Очень сложно оценивать «плохое контролирование» своего поведения. Прежде всего, следует различать контролирование влечений и предпочтений с одной стороны и эмоциональных реакций при психологических нагрузках с другой. В первом случае всегда трудно соотнести силу влечения или эмоциональную привлекательность того или иного предпочтения с глубиной чувства долга, которое частично зависит от полноты и адекватности его осознания. Понятно, что результирующее поведение требует тщательного анализа, показывающего является оно выражением истинного или псевдоинфантилизма. Во втором случае возможны поступки, последствия которых сразу не осознаются, поскольку сильные эмоции замедляют когнитивные оценки. При отсутствии личностной дефицитарности инфантильное поведение корригируется вслед за критическим осмыслением ситуации. Так, тургеневский Владимир застывает, любуясь незнакомкой и не отдавая себе отчета в том, как это выглядит со стороны. Как только он осознает свое поведение, ему становится стыдно и он уходит. Интенсивные психологические нагрузки и склонность к эмоциональной пылкости могут препятствовать и тонкости когнитивных оценок, способствуя, тем самым, развитию упрощенных эмоциональных реакций. Однако при инфантилизме у психически здоровых лиц тенденция к недифференцированному эмоциональному реагированию характеризует лишь начальные его этапы и простые реакции трансформируются в сложные: негодование переходит в иронию, к радости примешивается сожаление о ее недолговечности. При псевдоинфантилизме в результате личностной дефицитарности эмоциональное содержание реакций не подвергается существенной динамике. В дифференциальном аспекте следует иметь в виду и эмоциональную несдержанность при органических повреждениях мозга, когда вопреки осознанию неправомерности своего поведения слишком слабы (во всяком случае, сразу после психологической нагрузки) сдерживающие эмоции (смущения, раскаяния и т.д.).

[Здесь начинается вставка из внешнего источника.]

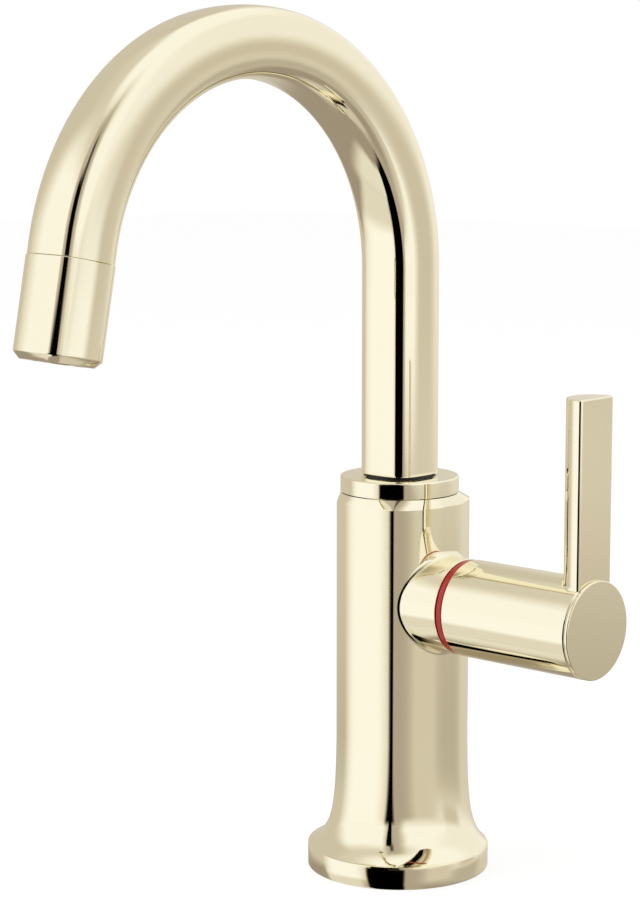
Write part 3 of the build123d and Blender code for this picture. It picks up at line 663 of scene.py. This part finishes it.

Некоторые другие из традиционно причисляемых к инфантилизму признаков однозначно следует считать проявлениями личностной дефицитарности. К ним относится несформированность адекватных представлений о себе (расстройство самокритики), использование упрощенных понятий и слабая дифференцированность эмоциональных реакций, которые могут отражать как когнитивный, так и эмоциональный дефицит. В качестве личностной дефицитарности следует рассматривать и те случаи, когда упускаются соображения деликатности и возможность скрытых взаимоотношений между окружающими, что приводит к бестактности, или когда вежливое к себе отношение принимается за особое расположение.

Представленная концепция истинного психического инфантилизма основывается не столько на выделении специфических качественных особенностей, сколько на установлении сравнительно большей выраженности и пластичности эмоций и производных от них поведенческих характеристик, которые, таким образом, заметнее, чем в иных случаях. Эта концепция вопреки традиционным взглядам не относит истинный инфантилизм к дефектности или недоразвитию и заставляет считать такие типы личности как истерический и пограничный не патологическими, а психологическими, поскольку их основные признаки ограничиваются его характеристиками. Это отнюдь не означает, что всех пациентов с истерическим или пограничным расстройством личности можно автоматически причислить к психически здоровым. Клинический анализ показывает, что у них часто помимо собственно инфантильных особенностей имеют место признаки диссоциативно-дефицитарных личностных аномалий, а также стертых расстройств настроения. Среди этих признаков некритичность в суждениях и смешанная или гипоманиакальная симптоматика приводят к особенной яркости и социальной неприемлемости характерологических черт, свойственных истинному инфантилизму. Эти случаи полностью отвечают критериям широко распространенного в популяции психопатологического диатеза, поэтому не случайно, что в них нередко наблюдаются и эпизоды расстройств невротического уровня (деперсонализация, сенестопатии и пр.), а порой и психотического. Понятно, что сочетание истинного инфантилизма и псевдоинфантилизма наблюдается и при шизофрении. Чем тяжелее шизофренический дефект, тем вероятнее преобладание псевдоинфантилизма над истинным.